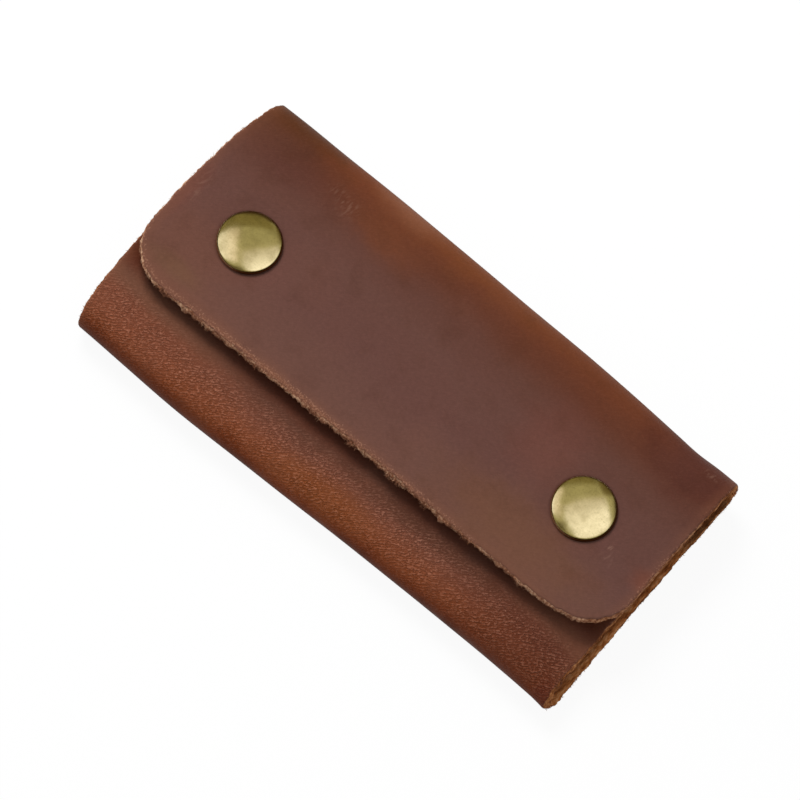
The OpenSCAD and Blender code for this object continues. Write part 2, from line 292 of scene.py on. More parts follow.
def cutEdge(x, s, end, corners):
    # distance in from the nearest cut edge, and the way out over it
    side = np.sign(x)
    fromSide = strip["halfLength"] - np.abs(x)
    if corners is None:
        return fromSide, side, np.zeros_like(x)
    way = math.copysign(1, end)
    fromEnd = way * (end - s)
    r = np.where(x < 0, corners[0], corners[1])
    a, b = r - fromSide, r - fromEnd
    reach = np.maximum(np.hypot(a, b), 1e-6)
    inCorner = (a > 0) & (b > 0)
    nearSide = fromSide < fromEnd
    away = np.where(inCorner, r - reach, np.minimum(fromSide, fromEnd))
    outX = np.where(inCorner, side * a / reach, np.where(nearSide, side, 0.0))
    outS = np.where(inCorner, way * b / reach, np.where(nearSide, 0.0, way))
    return away, outX, outS


def cutByHand(x, s, back=False):
    # moves the ends in or out as the strip was cut; back undoes it
    inset = np.where(x < 0, smoothCurve(handCut["left"], s), smoothCurve(handCut["right"], s))
    scale = 1 - inset / strip["halfLength"]
    return x / scale if back else x * scale


def roundCorners(x, s, end, corners):
    # squeezes the square corners of the sheet into quarter circles
    way = math.copysign(1, end)
    r = np.where(x < 0, corners[0], corners[1])
    p = (np.abs(x) - (strip["halfLength"] - r)) / r
    q = 1 - way * (end - s) / r
    on = (p > 0) & (q > 0)
    p, q = np.clip(p, 0, 1), np.clip(q, 0, 1)
    newX = np.sign(x) * (strip["halfLength"] - r + r * p * np.sqrt(1 - q * q / 2))
    newS = end - way * r * (1 - q * np.sqrt(1 - p * p / 2))
    return np.where(on, newX, x), np.where(on, newS, s)


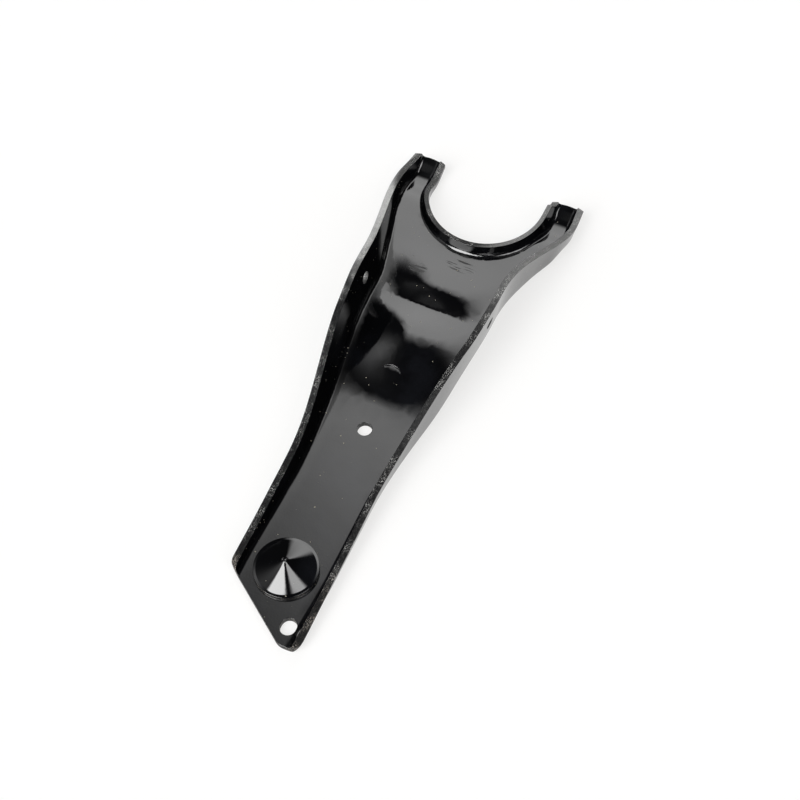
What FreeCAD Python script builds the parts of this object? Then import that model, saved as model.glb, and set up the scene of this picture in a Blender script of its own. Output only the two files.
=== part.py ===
import FreeCAD, Part
import math
import os

# Clutch release fork: one pressing in 3.2 mm sheet steel, in millimetres.
# X runs along the lever from the push rod cup to the fork, Y across it, Z up.
# The web lies level, its flanges, the lip of the fork and the point of the cup stand up from it.
# The origin is on the axis of the push rod cup, at the level of the web's upper face.

# Sheet
SHEET = 3.2
BEND_IN = 2.0

# Stations along the lever, from the axis of the push rod cup
END_X = -35.0
MID_HOLE_X = 82.9
SPOT_X = 113.0
SPOT_Y = 1.5
SEAT_X = 158.0
FLANGE_HOLE_X = 153.4
FORK_X = 229.5
TIP_X = 244.8
TIP_CORNER_X = 242.4
ARMS_END = TIP_X + 1.5

# Half width over the flanges, at their top edge
LEVER_HALF = 24.4
PIVOT_HALF = 37.3
GAP_R = 30.5
ARM_WIDE = 18.9
FORK_HALF = GAP_R + ARM_WIDE
TIP_IN = 1.5
TIP_INNER_Y = GAP_R - 1.0
TIP_CROWN_Y = (FORK_HALF + TIP_INNER_Y) / 2.0
WIDEN_FROM = 45.0
WIDEN_TO = 160.0
SPREAD_FROM = 164.0
SPREAD_TO = 229.0

# Height of the flanges' top edge above the web of the lever
END_RISE = 2.6
CUP_RISE = 5.6
LEVER_RISE = 11.0
SHOULDER_RISE = 28.5
PIVOT_RISE = 30.2
TIP_RISE = 5.3
FALL_FROM = 170.0

# Lean of the flanges, outwards, in degrees
LEVER_LEAN = 9.0
LEAN = 5.0
RIGHT_LEAN = 9.0
FORK_LEAN = 0.5
ARM_LEAN = 9.0
TIP_LEAN = 21.0
END_LEAN = 35.0

# Web along the middle: domed bank, gentle slope to the crease of the pivot seat, steep step to the fork
BANK_TOP = 7.6
BANK_FROM = 97.0
BANK_TO = 138.0
SEAT_DEEP = 2.4
SEAT_TO = 170.0
SEAT_SOFT = 0.4
STEP_TOP = 6.0
STEP_FADES = 192.0
FORK_WEB = 3.8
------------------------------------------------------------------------
Please quote the data above in full, with no line missing.

### TASK SOLUTION
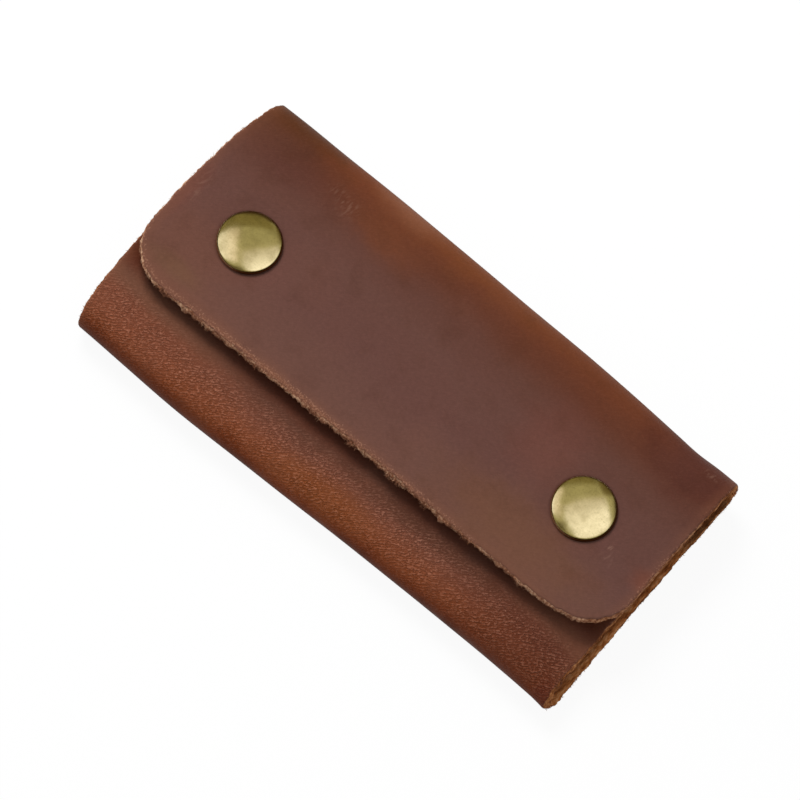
The OpenSCAD and Blender code for this object continues. Write part 2, from line 292 of scene.py on. More parts follow.
def cutEdge(x, s, end, corners):
    # distance in from the nearest cut edge, and the way out over it
    side = np.sign(x)
    fromSide = strip["halfLength"] - np.abs(x)
    if corners is None:
        return fromSide, side, np.zeros_like(x)
    way = math.copysign(1, end)
    fromEnd = way * (end - s)
    r = np.where(x < 0, corners[0], corners[1])
    a, b = r - fromSide, r - fromEnd
    reach = np.maximum(np.hypot(a, b), 1e-6)
    inCorner = (a > 0) & (b > 0)
    nearSide = fromSide < fromEnd
    away = np.where(inCorner, r - reach, np.minimum(fromSide, fromEnd))
    outX = np.where(inCorner, side * a / reach, np.where(nearSide, side, 0.0))
    outS = np.where(inCorner, way * b / reach, np.where(nearSide, 0.0, way))
    return away, outX, outS


def cutByHand(x, s, back=False):
    # moves the ends in or out as the strip was cut; back undoes it
    inset = np.where(x < 0, smoothCurve(handCut["left"], s), smoothCurve(handCut["right"], s))
    scale = 1 - inset / strip["halfLength"]
    return x / scale if back else x * scale


def roundCorners(x, s, end, corners):
    # squeezes the square corners of the sheet into quarter circles
    way = math.copysign(1, end)
    r = np.where(x < 0, corners[0], corners[1])
    p = (np.abs(x) - (strip["halfLength"] - r)) / r
    q = 1 - way * (end - s) / r
    on = (p > 0) & (q > 0)
    p, q = np.clip(p, 0, 1), np.clip(q, 0, 1)
    newX = np.sign(x) * (strip["halfLength"] - r + r * p * np.sqrt(1 - q * q / 2))
    newS = end - way * r * (1 - q * np.sqrt(1 - p * p / 2))
    return np.where(on, newX, x), np.where(on, newS, s)


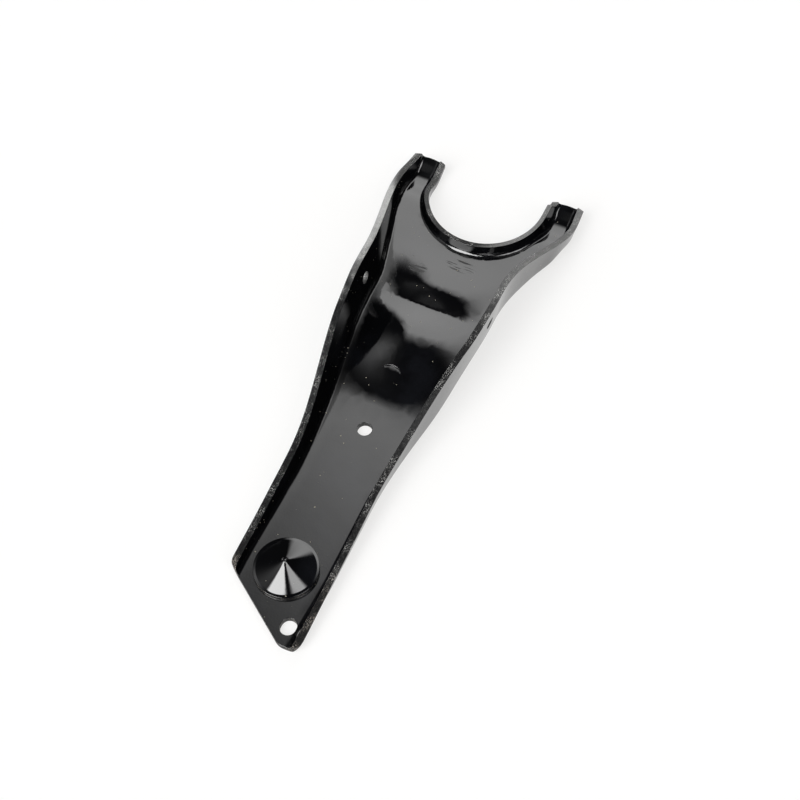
What FreeCAD Python script builds the parts of this object? Then import that model, saved as model.glb, and set up the scene of this picture in a Blender script of its own. Output only the two files.
=== part.py ===
import FreeCAD, Part
import math
import os

# Clutch release fork: one pressing in 3.2 mm sheet steel, in millimetres.
# X runs along the lever from the push rod cup to the fork, Y across it, Z up.
# The web lies level, its flanges, the lip of the fork and the point of the cup stand up from it.
# The origin is on the axis of the push rod cup, at the level of the web's upper face.

# Sheet
SHEET = 3.2
BEND_IN = 2.0

# Stations along the lever, from the axis of the push rod cup
END_X = -35.0
MID_HOLE_X = 82.9
SPOT_X = 113.0
SPOT_Y = 1.5
SEAT_X = 158.0
FLANGE_HOLE_X = 153.4
FORK_X = 229.5
TIP_X = 244.8
TIP_CORNER_X = 242.4
ARMS_END = TIP_X + 1.5

# Half width over the flanges, at their top edge
LEVER_HALF = 24.4
PIVOT_HALF = 37.3
GAP_R = 30.5
ARM_WIDE = 18.9
FORK_HALF = GAP_R + ARM_WIDE
TIP_IN = 1.5
TIP_INNER_Y = GAP_R - 1.0
TIP_CROWN_Y = (FORK_HALF + TIP_INNER_Y) / 2.0
WIDEN_FROM = 45.0
WIDEN_TO = 160.0
SPREAD_FROM = 164.0
SPREAD_TO = 229.0

# Height of the flanges' top edge above the web of the lever
END_RISE = 2.6
CUP_RISE = 5.6
LEVER_RISE = 11.0
SHOULDER_RISE = 28.5
PIVOT_RISE = 30.2
TIP_RISE = 5.3
FALL_FROM = 170.0

# Lean of the flanges, outwards, in degrees
LEVER_LEAN = 9.0
LEAN = 5.0
RIGHT_LEAN = 9.0
FORK_LEAN = 0.5
ARM_LEAN = 9.0
TIP_LEAN = 21.0
END_LEAN = 35.0

# Web along the middle: domed bank, gentle slope to the crease of the pivot seat, steep step to the fork
BANK_TOP = 7.6
BANK_FROM = 97.0
BANK_TO = 138.0
SEAT_DEEP = 2.4
SEAT_TO = 170.0
SEAT_SOFT = 0.4
STEP_TOP = 6.0
STEP_FADES = 192.0
FORK_WEB = 3.8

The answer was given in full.